Die „Querdenken“-Aktivitäten in Berlin am Wochenende, von Teilnehmenden als „Sturm auf Berlin“, überhöht, sind vorbei. Es zeichnete sich das Bild ab, welches viele Kenner*innen der rechtsextremen und verschwörungsideologischen Szene vorhergesagt haben. Berlin am 29. August 2020 war die größte rechtsextreme Mobilisierung seit Chemnitz 2018. Bei der Mobilisierung beteiligten sich u.a. die NPD, die rechtsextreme Kleinpartei „Der III. Weg“, die „Identitäre Bewegung“, der AfD-Politiker Björn Höcke, das „Compact“-Magazin und der Vordenker der „Neuen Rechten“, Götz Kubitschek. Seit April beobachten Personen aus dem JSUD-Umfeld die sogenannten Hygienedemos in Berlin. Von Beginn an wurde von rechten Gruppen und Parteien versucht, diese neue Bewegung zu vereinnahmen.

Zwar gelang es ihnen nicht, eigene nennenswerte Veranstaltungen aufzuziehen. Doch durch die Akzeptanz und mangelnde Distanzierung wurden die „Hygienedemos“ schnell eine Wohlfühloase für Rechtsextreme, Neonazis, Reichsbürger*innen, rechte Esoteriker*innen und Antisemit*innen aller Couleur. Spätestens hier ging es den Veranstaltenden von „Querdenken 711“ nicht mehr um einen demokratischen Diskurs, sondern eine möglichst große Anzahl von Menschen. An dieser Stelle müssen auch auf die problematischen, antidemokratischen und antisemitischen Aussagen von „Querdenken 711“ verwiesen werden.

Auf den Demonstrationen in Berlin, am Alexanderplatz, vor dem Reichstag oder vor dem Brandenburger Tor liefen immer wieder Menschen mit Bekleidung aus einschlägigen Neonazi-Shops mit, mit Tattoos mit Bezug zum Nationalsozialismus oder eben mit der schwarz-weiß-roten Fahne des „Deutschen Reiches“.  Bei der Berichterstattung wurde sich primär darauf fokussiert, die Teilnehmenden lächerlich zu machen.
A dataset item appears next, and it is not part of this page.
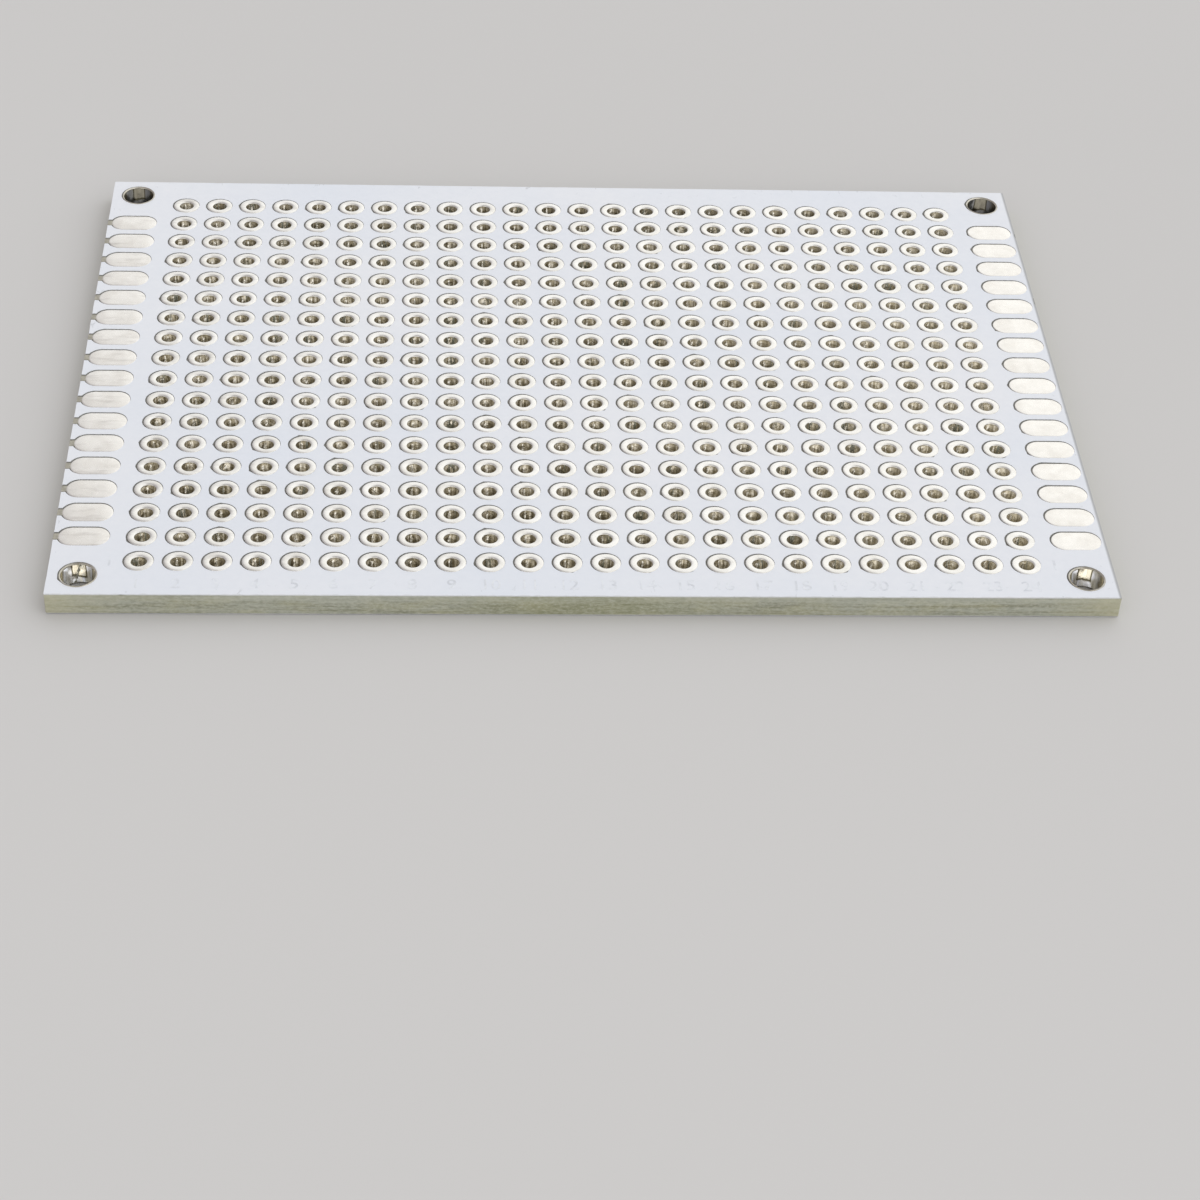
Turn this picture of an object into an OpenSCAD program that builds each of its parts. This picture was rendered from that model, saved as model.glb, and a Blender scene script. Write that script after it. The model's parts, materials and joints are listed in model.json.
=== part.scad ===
// Blank double-sided prototype board. A drilled glass-epoxy sheet carries a grid
// of plated-through lead holes, a row of oblong pads along each short side and a
// plated mounting hole in each corner, with white solder mask on both faces.
// The origin is the middle of the board, level with the crowns of its lower lands.
// X runs along the rows of holes, Y from the front row to the back row, Z up.

/* [Grid] */
// Distance between neighbouring lead holes, along a row and from row to row
pitch = 2.54; // [2.3:0.02:4]
// Lead holes in each row
columns = 24; // [4:1:40]

/* [Laminate] */
// From the outer lead holes' centres to the short edges
end_margin = 5.79; // [5.4:0.01:15]
// From the outer lead holes' centres to the long edges
side_margin = 3.41; // [2.4:0.01:15]
// Thickness of the bare laminate
laminate_t = 1.5; // [0.6:0.05:3]
// Radius of the board's corners, seen from above
corner_r = 0.15; // [0.05:0.05:3]

/* [Lead holes] */
// Finished diameter of a lead hole, inside its plating
hole_d = 1; // [0.6:0.05:1.4]
// Diameter of the land around a lead hole
land_d = 1.95; // [1.6:0.05:2.05]
// Thickness of the plating on a hole's wall
plating_t = 0.03; // [0.02:0.005:0.06]
// Height of a land or pad at its rim
land_t = 0.04; // [0.04:0.005:0.08]
// How far the solder crowns above the rim of a land or pad
crown_rise = 0.05; // [0.02:0.005:0.06]

/* [Mounting holes] */
// Finished diameter of a mounting hole
mount_hole_d = 2.2; // [1.6:0.1:3]
// Width of the narrow land around a mounting hole
mount_land_w = 0.15; // [0.1:0.05:0.3]
// From a mounting hole's centre to both edges beside it
mount_inset = 2; // [1.9:0.1:2.6]

/* [Edge pads] */
// Length of an oblong pad
pad_l = 3.4; // [2.2:0.1:3.8]
// Width of an oblong pad
pad_w = 1.9; // [1.2:0.05:2]
// From the outer end of a pad to the short edge
pad_setback = 0.3; // [0.2:0.05:0.4]
// Rows at each end of a short side that have no pad
pad_free_rows = 1; // [1:1:6]
// Width of the bare tie from a left pad to the edge
tie_w = 0.6; // [0.3:0.05:0.8]
// Thickness of the copper foil, which the ties are left at
foil_t = 0.035; // [0.015:0.005:0.035]

/* [Solder mask] */
// Thickness of the solder mask on each face
mask_t = 0.03; // [0.015:0.005:0.035]
// Least gap between a land and the mask, on the side that the print is shifted to
mask_gap = 0.02; // [0.01:0.005:0.05]
// How far the mask is printed off to the right
mask_shift_x = -0.05; // [-0.08:0.01:0.08]
// How far the mask is printed off to the back
mask_shift_y = 0.05; // [-0.08:0.01:0.08]

/* [Hidden] */
$fn = 40;

// One node holds the barrels of one row
rows = 18;
grid_l = (columns - 1) * pitch;
grid_w = (rows - 1) * pitch;
board_l = grid_l + 2 * end_margin;
board_w = grid_w + 2 * side_margin;

// Heights: a land's crown, and the laminate's lower and upper faces
land_h = land_t + crown_rise;
laminate_z = land_h;
top_z = laminate_z + laminate_t;

// Radii of the finished walls, of the drilled walls around them and of the lands
hole_r = hole_d / 2;
hole_drill_r = hole_r + plating_t;
land_r = land_d / 2;
mount_r = mount_hole_d / 2;
mount_drill_r = mount_r + plating_t;
mount_land_r = mount_r + mount_land_w;

// The mask's openings are wide enough to clear every land wherever the print lies
mask_shift = [mask_shift_x, mask_shift_y];
mask_relief = mask_gap + norm(mask_shift);

// How far a tie reaches in under its pad, and its opening out past the edge
tie_reach = 0.3;
// How many straight steps stand for a crown's curve; an even number
crown_steps = 6;

TIN = "#EEECE4";
MASK = "#E2E6EC";
GLASS_EPOXY = "#B7B99D";

function column_x(i) = (i - (columns + 1) / 2) * pitch;
function row_y(j) = (j - (rows + 1) / 2) * pitch;
function mount_place(side, end) =
    [side * (board_l / 2 - mount_inset), end * (board_w / 2 - mount_inset)];

// Points of the crown between x = from and x = to, from step first to the last
function crown(from, to, first = 0) = [
    for (i = [first : crown_steps])
        let (s = 2 * i / crown_steps - 1)
            [(from + to + s * (to - from)) / 2, land_t + crown_rise * (1 - s * s)]
];

module at_lead_holes() {
    for (j = [1 : rows], i = [1 : columns])
        translate([column_x(i), row_y(j)]) children();
}

module at_mounts() {
    for (side = [-1, 1], end = [-1, 1])
        translate(mount_place(side, end)) children();
}

// Places of the pads along one short side: -1 is the left side, 1 the right
module at_edge_pads(side) {
    for (j = [1 + pad_free_rows : rows - pad_free_rows])
        translate([side * (board_l / 2 - pad_setback - pad_l / 2), row_y(j)]) children();
}

module board_outline() {
    square([board_l - 2 * corner_r, board_w], center = true);
    square([board_l, board_w - 2 * corner_r], center = true);
    for (side = [-1, 1], end = [-1, 1])
        translate([side * (board_l / 2 - corner_r), end * (board_w / 2 - corner_r)])
            circle(corner_r);
}

// An oblong pad's outline, grown by a margin all round
module oblong(margin = 0) {
    square([pad_l - pad_w, pad_w + 2 * margin], center = true);
    for (end = [-1, 1])
        translate([end * (pad_l - pad_w) / 2, 0]) circle(pad_w / 2 + margin);
}

// A plated barrel, crown to crown: a tube with a crowned land at both ends
module barrel(bore_r, rim_r) {
    points = crown(bore_r, rim_r);
    drill_r = bore_r + plating_t;
    rotate_extrude()
        polygon(concat(
            [for (p = points) [p.x, top_z + p.y]],
            [[rim_r, top_z], [drill_r, top_z], [drill_r, laminate_z], [rim_r, laminate_z]],
            [for (i = [crown_steps : -1 : 0]) [points[i].x, laminate_z - points[i].y]]
        ));
}

// An oblong pad lying on z = 0, crowned across its width and rounded at its ends
module oblong_pad() {
    half_w = pad_w / 2;
    straight = pad_l - pad_w;
    rotate([90, 0, 90]) linear_extrude(straight, center = true)
        polygon(concat([[-half_w, 0]], crown(-half_w, half_w), [[half_w, 0]]));
    for (end = [0, 180])
        rotate(end) translate([straight / 2, 0]) rotate(-90) rotate_extrude(angle = 180)
            polygon(concat([[0, 0]], crown(-half_w, half_w, crown_steps / 2), [[half_w, 0]]));
}

// The strip of bare foil between a left pad and the edge
module tie() {
    translate([-pad_l / 2 - pad_setback, -tie_w / 2])
        cube([pad_setback + tie_reach, tie_w, foil_t]);
}

// The pads of one short side, lying on z = 0
module edge_pads(side) {
    at_edge_pads(side) {
        oblong_pad();
        if (side < 0) tie();
    }
}

// The mask's openings over one face's lands, pads and ties
module mask_openings() {
    at_lead_holes() circle(land_r + mask_relief);
    at_mounts() circle(mount_land_r + mask_relief);
    for (side = [-1, 1]) at_edge_pads(side) oblong(mask_relief);
    at_edge_pads(-1)
        translate([-pad_l / 2 - pad_setback - tie_reach, -tie_w / 2 - mask_relief])
            square([pad_setback + 2 * tie_reach, tie_w + 2 * mask_relief]);
}

module mask_sheet() {
    linear_extrude(mask_t) difference() {
        board_outline();
        translate(mask_shift) mask_openings();
    }
}

// Puts what lies on z = 0 on the upper face of the laminate
module on_top() {
    translate([0, 0, top_z]) children();
}

// Puts what lies on z = 0 under the lower face of the laminate
module underneath() {
    translate([0, 0, laminate_z]) mirror([0, 0, 1]) children();
}

module laminate() {
    color(GLASS_EPOXY) translate([0, 0, laminate_z]) linear_extrude(laminate_t)
        difference() {
            board_outline();
            at_lead_holes() circle(hole_drill_r);
            at_mounts() circle(mount_drill_r);
        }
}

module solder_mask_top() { color(MASK) on_top() mask_sheet(); }
module solder_mask_bottom() { color(MASK) underneath() mask_sheet(); }

module edge_pads_left_top() { color(TIN) on_top() edge_pads(-1); }
module edge_pads_right_top() { color(TIN) on_top() edge_pads(1); }
module edge_pads_left_bottom() { color(TIN) underneath() edge_pads(-1); }
module edge_pads_right_bottom() { color(TIN) underneath() edge_pads(1); }

module corner_barrel(side, end) {
    color(TIN) translate(mount_place(side, end)) barrel(mount_r, mount_land_r);
}

module hole_row(j) {
    color(TIN) for (i = [1 : columns])
        translate([column_x(i), row_y(j)]) barrel(hole_r, land_r);
}

laminate();
solder_mask_top();
solder_mask_bottom();
edge_pads_left_top();
edge_pads_right_top();
edge_pads_left_bottom();
edge_pads_right_bottom();
corner_barrel(-1, -1);  // corner_barrel_front_left
corner_barrel(1, -1);  // corner_barrel_front_right
corner_barrel(-1, 1);  // corner_barrel_back_left
corner_barrel(1, 1);  // corner_barrel_back_right
hole_row(1);  // hole_row_01
hole_row(2);  // hole_row_02
hole_row(3);  // hole_row_03
hole_row(4);  // hole_row_04
hole_row(5);  // hole_row_05
hole_row(6);  // hole_row_06
hole_row(7);  // hole_row_07
hole_row(8);  // hole_row_08
hole_row(9);  // hole_row_09
hole_row(10);  // hole_row_10
hole_row(11);  // hole_row_11
hole_row(12);  // hole_row_12
hole_row(13);  // hole_row_13
hole_row(14);  // hole_row_14
hole_row(15);  // hole_row_15
hole_row(16);  // hole_row_16
hole_row(17);  // hole_row_17
hole_row(18);  // hole_row_18
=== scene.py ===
import json
import math
import random

import bpy
from mathutils import Matrix, Vector, noise
from mathutils.geometry import delaunay_2d_cdt


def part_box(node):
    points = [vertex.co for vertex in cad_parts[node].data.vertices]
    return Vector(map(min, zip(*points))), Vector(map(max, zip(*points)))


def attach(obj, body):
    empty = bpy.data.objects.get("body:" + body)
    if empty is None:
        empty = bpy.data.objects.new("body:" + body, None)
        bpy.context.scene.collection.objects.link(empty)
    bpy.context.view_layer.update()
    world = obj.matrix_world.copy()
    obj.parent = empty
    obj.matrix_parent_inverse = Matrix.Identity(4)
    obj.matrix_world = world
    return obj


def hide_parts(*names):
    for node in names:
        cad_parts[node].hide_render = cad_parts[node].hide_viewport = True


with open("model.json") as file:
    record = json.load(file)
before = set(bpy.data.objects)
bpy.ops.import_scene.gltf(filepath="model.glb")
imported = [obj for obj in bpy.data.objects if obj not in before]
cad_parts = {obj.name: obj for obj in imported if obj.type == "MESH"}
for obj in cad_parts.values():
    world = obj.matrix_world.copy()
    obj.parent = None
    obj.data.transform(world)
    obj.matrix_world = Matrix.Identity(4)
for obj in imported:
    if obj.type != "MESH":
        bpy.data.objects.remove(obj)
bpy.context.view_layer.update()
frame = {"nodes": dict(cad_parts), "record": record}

MM = 0.001
TURN = math.tau
BODY = "root"
SEED = 2024
TINY = 0.001 * MM

# Camera, as the photograph was taken: it aims at a point near the middle of the
# board's front edge, from a little to the left, and leans slightly to one side.
IMAGE_PX = 1200
CAMERA_AIM = (0.684 * MM, -25.325 * MM)
CAMERA_DISTANCE = 175.29 * MM
CAMERA_AZIMUTH = math.radians(-4.54)
CAMERA_ELEVATION = math.radians(40.15)
CAMERA_ROLL = math.radians(3.134)
FOCAL_PX = 2710.6
SENSOR_MM = 36.0
SEEN_FROM, SEEN_TO = 0.005, 10.0

# Frame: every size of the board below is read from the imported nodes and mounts
nodes = frame["nodes"]
mounts = {m["name"]: m for m in frame["record"]["mounts"]}
grid = mounts["lead_hole_grid"]["dims"]
board_low, board_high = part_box("laminate")
mask_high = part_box("solder_mask_top")[1].z
mask_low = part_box("solder_mask_bottom")[0].z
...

In vielen Artikeln oder Tweets wurde von „Covididioten“ oder „Schwurblern“ gesprochen. Vieles, was auf den Demonstrationen oder in diversen Telegram-Gruppen verbreitet wird, klingt abstrus. Dahinter steckt jedoch eine gefährliche und mörderische Ideologie. Im weiteren Verlauf und mit der Hilfe der digitalen Verbreitungsmöglichkeiten gelang es auch der antisemitischen Verschwörungsideologie „QAnon“ in Deutschland Fuß zu fassen. Eine Ideologie, die uns spätestens seit dem rechtsextremen Terroranschlag in Hanau bekannt sein müsste. In seinem Video stellt der Rechtsterrorist eindeutige Bezüge zu „QAnon“ her. Inzwischen gehört das „Q“ zum festen Bestandteil aller „Hygienedemos“.

Der Versuch, die Demonstrierenden und ihre Ideologie zu pathologisieren, muss als Fehler gewertet werden. Ebenso die Aussagen des Verfassungsschutzpräsidenten Thomas Haldenwang, der keine Dominanz von Rechtsaußen erkennen wollte. Der 29. August war für die rechtsextreme Szene ein Erfolg. Die mediale Inszenierung und die produzierten Bilder vor dem Reichstagsgebäude gehen um die Welt. Durch diverse Livestreams und Multiplikator*innen besteht die Möglichkeit, dass sich mehr Personen ermächtigt fühlen, ihre verfassungsfeindliche Gesinnung auf die Straße zu tragen. Gegen diese Tendenzen müssen wir als Gesellschaft geschlossen aufstehen. Das Bundesamt für Verfassungsschutz muss den Kampf gegen die antidemokratischen und antiliberalen Kräfte in unserem Land intensivieren. Dazu benötigt es ein umfangreiches Monitoring von verschwörungsideologischen „Telegram“-Gruppen, sowie eine Beobachtung der antisemitischen „QAnon“-Bewegung.

Nach diesem Wochenende muss es ein Umdenken im Umgang mit dieser Querfront geben. Während es eine ausführliche Gefahreneinschätzung für jüdisch erkennbare Personen gab, zeigte die Politik aber auch weiterhin Verständnis für Teile der Demo-Teilnehmenden. Wir haben seit längerem kein Verständnis mehr für die Demo-Teilnehmenden. Spätestens seit den Hetzjagden von Chemnitz hätten wir uns eine stärkere Sensibilisierung für die Ängste von marginalisierten Gruppen in diesem Land erhofft. Die Corona-Pandemie ist für uns alle eine besondere und belastende Situation. Das steht außer Frage und wir müssen als Gesellschaft eine Lösung finden. Wer aber mit Rechtsextremist*innen, Shoah-Relativierer*innen und Antisemit*innen gemeinsam durch die Hauptstadt marschiert, ist Teil des Problems und nicht an einer Lösung interessiert!

Ruben Gerczikow ist Vizepräsident der „Jüdischen Studierendenunion Deutschland (JSUD)“ und Vizepräsident der „Europeam Union of Jewish Students (EUJS).